Haven't tried running RDP though an SSH tunnel.

I've been doing it that way for years. Just forward any local port xxxxx thru the firewall at the other end to hostname:3389, and point the RDP viewer at localhost:xxxxx.

Flying Fox wrote:
RDP is pretty decent (they started out with 40-bit encryption right off the bat and upgraded to 128-bit fairly early, around early 2000s once the export control was relaxed), except for the latest security bulletin that they patched.

That's good to know. I still feel better exposing as few services to the 'net as possible though; port 80 (HTTP), 443 (if you're running HTTPS), and 22 (SSH) should be all most servers ever need on their public-facing IP. In fact, I would argue that your SSH server should be running on a non-standard port as well (as bthylafh suggests).

Re: how to make the openssh processes viewable on windows?

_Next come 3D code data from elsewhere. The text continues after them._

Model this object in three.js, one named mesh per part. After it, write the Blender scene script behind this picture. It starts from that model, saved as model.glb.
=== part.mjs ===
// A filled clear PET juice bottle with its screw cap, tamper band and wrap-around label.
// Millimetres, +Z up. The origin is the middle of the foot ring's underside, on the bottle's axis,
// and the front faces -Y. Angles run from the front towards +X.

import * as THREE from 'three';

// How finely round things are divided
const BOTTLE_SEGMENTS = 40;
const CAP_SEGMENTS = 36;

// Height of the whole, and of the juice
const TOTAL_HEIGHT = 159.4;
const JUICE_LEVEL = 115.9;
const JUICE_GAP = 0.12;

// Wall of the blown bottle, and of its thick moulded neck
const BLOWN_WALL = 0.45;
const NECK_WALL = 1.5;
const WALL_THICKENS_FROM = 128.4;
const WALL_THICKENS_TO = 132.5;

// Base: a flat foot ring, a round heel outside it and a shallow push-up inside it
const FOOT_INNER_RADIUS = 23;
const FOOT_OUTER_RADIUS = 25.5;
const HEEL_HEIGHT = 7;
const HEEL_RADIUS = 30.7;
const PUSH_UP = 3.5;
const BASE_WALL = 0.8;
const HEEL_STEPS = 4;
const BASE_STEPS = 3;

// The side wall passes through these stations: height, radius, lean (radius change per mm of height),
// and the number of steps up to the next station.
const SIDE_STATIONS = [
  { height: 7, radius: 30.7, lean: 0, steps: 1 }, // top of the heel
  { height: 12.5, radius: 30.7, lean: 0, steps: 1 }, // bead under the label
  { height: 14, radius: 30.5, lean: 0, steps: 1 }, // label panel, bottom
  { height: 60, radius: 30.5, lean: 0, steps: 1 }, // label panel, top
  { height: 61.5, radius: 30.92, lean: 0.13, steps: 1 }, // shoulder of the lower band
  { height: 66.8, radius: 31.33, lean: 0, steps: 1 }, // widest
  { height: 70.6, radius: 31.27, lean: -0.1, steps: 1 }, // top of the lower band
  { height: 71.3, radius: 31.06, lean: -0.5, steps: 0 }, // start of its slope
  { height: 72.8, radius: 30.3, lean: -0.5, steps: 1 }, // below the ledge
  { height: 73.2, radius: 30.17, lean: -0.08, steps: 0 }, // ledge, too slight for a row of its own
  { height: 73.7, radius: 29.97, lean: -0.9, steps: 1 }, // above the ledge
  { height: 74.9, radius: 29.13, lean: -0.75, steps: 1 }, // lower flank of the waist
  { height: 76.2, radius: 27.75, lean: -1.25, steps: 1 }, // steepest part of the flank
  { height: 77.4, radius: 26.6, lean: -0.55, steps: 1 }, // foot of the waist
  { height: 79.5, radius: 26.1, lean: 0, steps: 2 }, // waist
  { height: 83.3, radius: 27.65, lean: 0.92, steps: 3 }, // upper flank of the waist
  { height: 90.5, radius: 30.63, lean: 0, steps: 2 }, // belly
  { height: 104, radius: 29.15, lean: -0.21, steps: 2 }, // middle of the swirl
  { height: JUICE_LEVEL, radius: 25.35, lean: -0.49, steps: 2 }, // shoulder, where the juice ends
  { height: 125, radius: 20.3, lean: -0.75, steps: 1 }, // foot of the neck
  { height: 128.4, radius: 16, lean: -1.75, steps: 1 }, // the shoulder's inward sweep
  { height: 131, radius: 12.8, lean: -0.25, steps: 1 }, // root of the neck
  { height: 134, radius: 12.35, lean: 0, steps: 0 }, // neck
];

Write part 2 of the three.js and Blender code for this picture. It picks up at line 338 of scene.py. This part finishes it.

Posted: Mon May 07, 2012 4:22 pm
by The Wanderer
just brew it! wrote:
Yup, doing what you're trying to do has been made difficult on purpose. The currently logged in session effectively "owns" the desktop; allowing background processes from other users to arbitrarily open up new windows would be a rather large security hole!

Not if it was restricted to the administrator, surely? (Assuming proper least-privilege account configuration, which would be a bad assumption on desktop Windows but hopefully not on a Windows server).

For that matter, if the process had to be launched with the credentials of the user whose session was to be used, that seems like it ought be sufficient authentication to make the whole thing reasonably safe.